The ISSB standards include (temporary) transition reliefs for certain requirements to provide more time to certain companies to implement the requirements. The SRAC recommends applying at least the same duration of the temporary transition reliefs in the ISSB standards to all companies that are subject to mandatory reporting.
In addition, SRAC recommends extending the duration of relief on reporting on Scope 3 GHG emissions for non-listed companies, allowing such companies to opt to make climate-related disclosures on their Scope 3 GHG emissions two years after the mandatory reporting requirements kick in.
A review will be conducted in due course on the application of the ISSB standards for disclosure of sustainability-related risks and opportunities beyond climate-related disclosures for all companies subject to mandatory reporting.
To cater to the diverse needs and circumstances of companies (for example where companies operate in jurisdictions that mandate the use of other standards) the recommendation is to allow for disclosures in compliance with other standards and frameworks in the same report if both of the following conditions are met:
- the standards and frameworks applied are prominently disclosed; and
- the additional disclosure does not contradict or obscure the information required by the prescribed climate-related disclosure.
External assurance requirements
Companies subject to mandatory climate reporting should obtain external limited assurance on Scope 1 and Scope 2 GHG emissions two years after the mandatory reporting requirements take effect (i.e., from FY2027 for all listed issuers, and FY2029 for large non-listed companies with annual revenue of at least S$1 billion). This will allow time for companies to be “assurance ready”.

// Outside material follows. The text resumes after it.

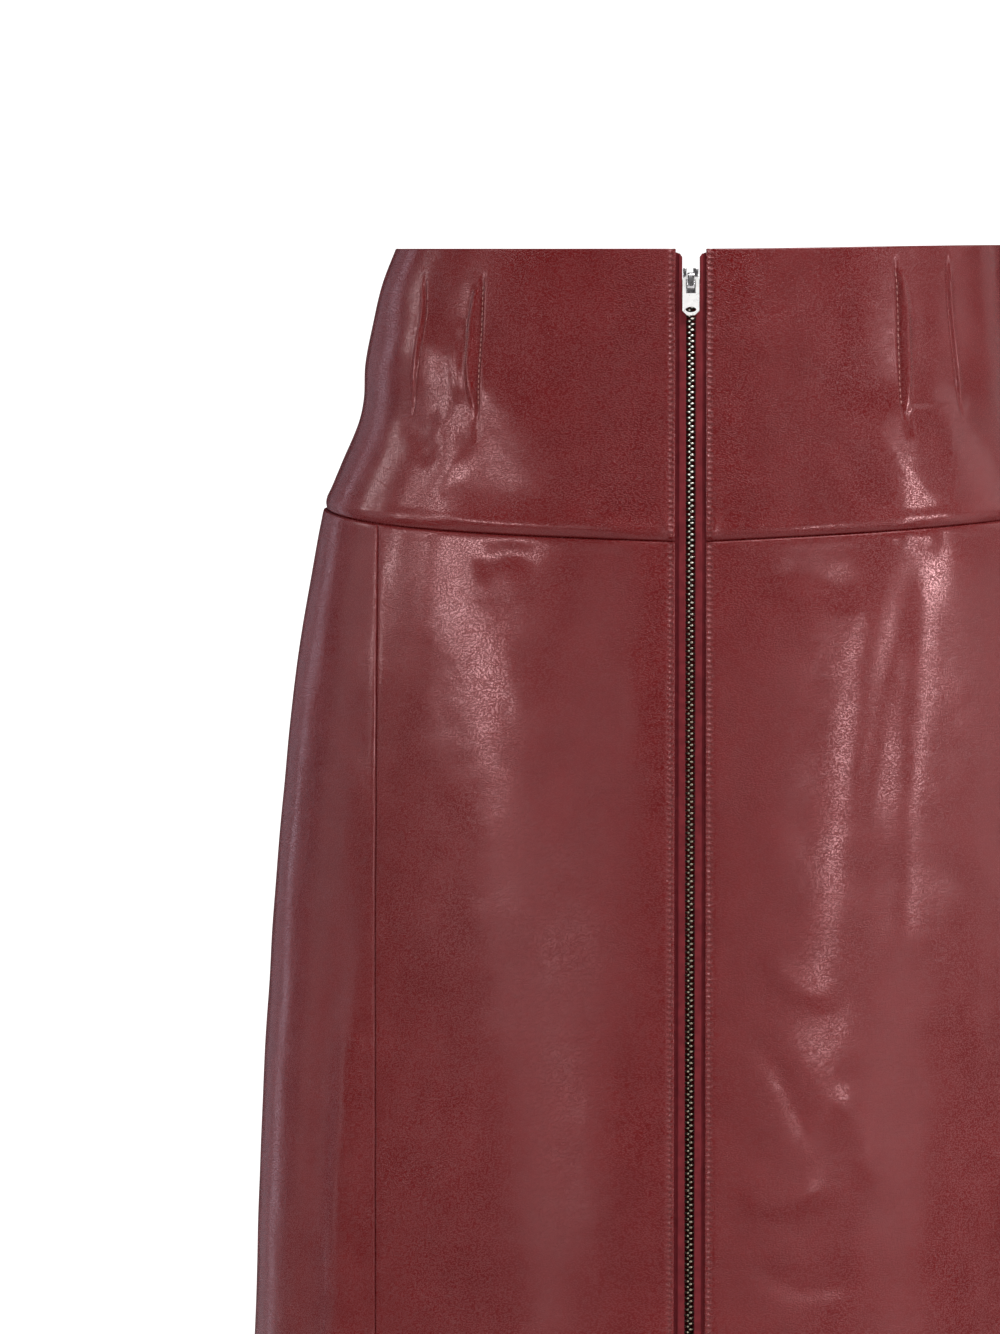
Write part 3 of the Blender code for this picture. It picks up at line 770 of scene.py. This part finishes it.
def tooth_shape(side):
    """A tooth from its clamp on the tape to its tip, with a head in front whose pale colour is a painted
    glint.
    """
    mesh = bpy.data.meshes.new("tooth")
    bm = bmesh.new()
    bmesh.ops.create_cube(bm, size=1.0)
    bmesh.ops.scale(bm, vec=(0.00285, 0.00112, CHAIN_DEPTH - 0.0003), verts=bm.verts)
    bmesh.ops.translate(bm, vec=(side * 0.00088, 0.0, -(CHAIN_DEPTH + 0.0003) / 2), verts=bm.verts)
    for vert in bm.verts:
        if vert.co.x * side < 0 or vert.co.x * side > 0.002:
            vert.co.y *= 0.72
    front = [e for e in bm.edges if all(v.co.z > -CHAIN_DEPTH / 2 for v in e.verts)]
    bmesh.ops.bevel(bm, geom=front, offset=0.00028, segments=1, profile=0.5, affect="EDGES", material=-1)
    body = list(bm.faces)
    # the head carries a painted glint, larger on the teeth of the left tape
    half_x, half_y = (0.00080, 0.00050) if side > 0 else (0.00052, 0.00050)
    swell = Matrix.Diagonal((half_x, half_y, 0.00036, 1.0))
    head = Matrix.Translation((side * 0.00060, 0.0, -0.00033)) @ swell
    bmesh.ops.create_uvsphere(bm, u_segments=8, v_segments=5, radius=1.0, matrix=head)
    for face in bm.faces:
        face.smooth = face not in body
        face.material_index = 0 if face in body else 1
    bm.to_mesh(mesh)
    bm.free()
    return mesh


def teeth():
    """Both rows of teeth, one piece on each tape, set in turn."""
    places = {1: [], -1: []}
    count = int((CHAIN_BOTTOM - CHAIN_TOP) / (PITCH / 2))
    for i in range(count):
        places[1 if i % 2 else -1].append(zip_frame(CHAIN_TOP + PITCH / 4 + i * PITCH / 2, CHAIN_SINK))
    return [
        repeat("zip_teeth_left", tooth_shape(1), places[1]),
        repeat("zip_teeth_right", tooth_shape(-1), places[-1]),
    ]


def worn_block(bm, low, high, place, corner, rim):
    """A plate with rounded corners and eased edges, added to bm."""
    size, middle = Vector(high) - Vector(low), (Vector(high) + Vector(low)) / 2
    shape = Matrix.Translation(middle) @ Matrix.Diagonal((*size, 1.0))
    faces = set(bm.faces)
    made = set(bmesh.ops.create_cube(bm, size=1.0, matrix=shape)["verts"])
    edges = [e for e in bm.edges if e.verts[0] in made]
    upright = [e for e in edges if abs(e.verts[0].co.z - e.verts[1].co.z) > size.z / 2]
    bmesh.ops.bevel(
        bm, geom=upright, offset=corner, segments=3, profile=0.5, affect="EDGES", material=-1
    )
    edges = [e for e in bm.edges if e.link_faces[0] not in faces]
    outline = [e for e in edges if e.calc_face_angle(0.0) > 1.2]
    bmesh.ops.bevel(bm, geom=outline, offset=rim, segments=2, profile=0.5, affect="EDGES", material=-1)
    verts = [v for v in bm.verts if v.link_faces[0] not in faces]
    bmesh.ops.transform(bm, matrix=place, verts=verts)
    for face in bm.faces:
        face.smooth = True


def slider_plates(place):
    """Front and back plates joined by a wedge, with a flange down each side."""
    bm = bmesh.new()
    half, rise = SLIDER_HALF, SLIDER_RISE
    for back, front in ((PLATE_BACK, PLATE_FRONT), (BACK_BACK, BACK_FRONT)):
        worn_block(bm, (-half, -rise, back), (half, rise, front), place, 0.0009, 0.0002)
    low, high = (-WEDGE_HALF, WEDGE_LOW, BACK_FRONT - 0.0002), (WEDGE_HALF, rise - 0.0002, 0.0)
    worn_block(bm, low, high, place, 0.0003, 0.0001)
    for side in (1, -1):
        left, right = sorted((side * half, side * (half - FLANGE)))
        low, high = (left, -rise + 0.0009, FLANGE_FOOT), (right, rise - 0.0009, 0.0)
        worn_block(bm, low, high, place, 0.0002, 0.0001)
    return piece_of("slider_plates", bm)


def slider_bail(place):
    """The arch that holds the pull tab: a strip bent over the front plate."""
    inner = BAIL_WALL / 2
    low, high, front, bend = BAIL_LOW + inner, NOSE_TOP - inner, BAIL_FRONT - inner, 0.0011
    foot = PLATE_BACK + 0.0002
    angles = np.radians([0, 30, 60, 90])
    turns = [(bend * (1 - math.cos(a)), front - bend * (1 - math.sin(a))) for a in angles]
    path = [(low, foot), (low, (front - bend) / 2)]
    path += [(low + along, out) for along, out in turns]
    path += [(high - along, out) for along, out in reversed(turns)]
    path += [(high, (front - bend) / 2), (high, foot)]
    bm = bmesh.new()
    bmesh.ops.create_grid(bm, x_segments=4, y_segments=len(path) - 1, size=0.5)
    for i, vert in enumerate(bm.verts):
        up, out = path[i // 5]
        vert.co = place @ Vector(((i % 5 - 2) / 2 * (BAIL_HALF - 0.0001), up, out))
    for face in bm.faces:
        face.smooth = True
    bail = piece_of("slider_bail", bm, BAIL_WALL)
    bail.modifiers["hide"].offset = 0.0
    eased = bail.modifiers.new("eased", "BEVEL")
    eased.width, eased.segments, eased.limit_method = 0.00022, 2, "ANGLE"
    return bail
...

Companies are encouraged to voluntarily obtain “reasonable assurance” over their entire climate report (including Scope 3 GHG emissions).
The external assurance can be provided by ACRA-registered audit firms and testing, inspection, certification firms accredited by the Singapore Accreditation Council (SAC), the national accreditation body that manages and promotes accreditation schemes and registration programmes. To align with global best practices, it is also recommended that assurance be conducted based on:
- a Singapore standard equivalent to ISSA 5000 (General Requirements for Sustainability Assurance Engagements) that is being developed by the IAASB; or
- SS ISO 14064-3 (Greenhouse gases – Part 3: Specification with guidance for the verification and validation of greenhouse gas statements) – this is Singapore’s national standard which is the identical national adoption of ISO 14064-3 published by the ISO.
Reporting and filing timelines
Climate-related disclosures for companies should have the same reporting and filing timelines as financial statements under the Companies Act 1967.
The SRAC also recommends that climate-related disclosures should be filed in a digital structured format.
Listed Issuers can include climate-related disclosures in a separate report or as part of the annual report. If the climate-related disclosure is included in a separate report, both reports must be published at the same time.
Other legal requirements
The requirements will be mandated through the Companies Act 1967 and the SGX listing rules.
Legal responsibilities should also be imposed on the company, its directors, and/or officers to ensure accountability for climate-related disclosures. It is recommended that the existing legal requirements related to financial reporting should be imposed on climate reporting, except for internal controls that should be encouraged.
What’s next?
The consultation is open for responses and feedback until 30 September 2023.
The proposed recommendations by SRAC signal a strong commitment by Singapore to address climate risks and promote sustainable business practices. As the push for enhanced climate-related disclosures gains momentum globally, Singapore companies must rise to the challenge and embrace the opportunities presented by this important shift in the corporate reporting landscape.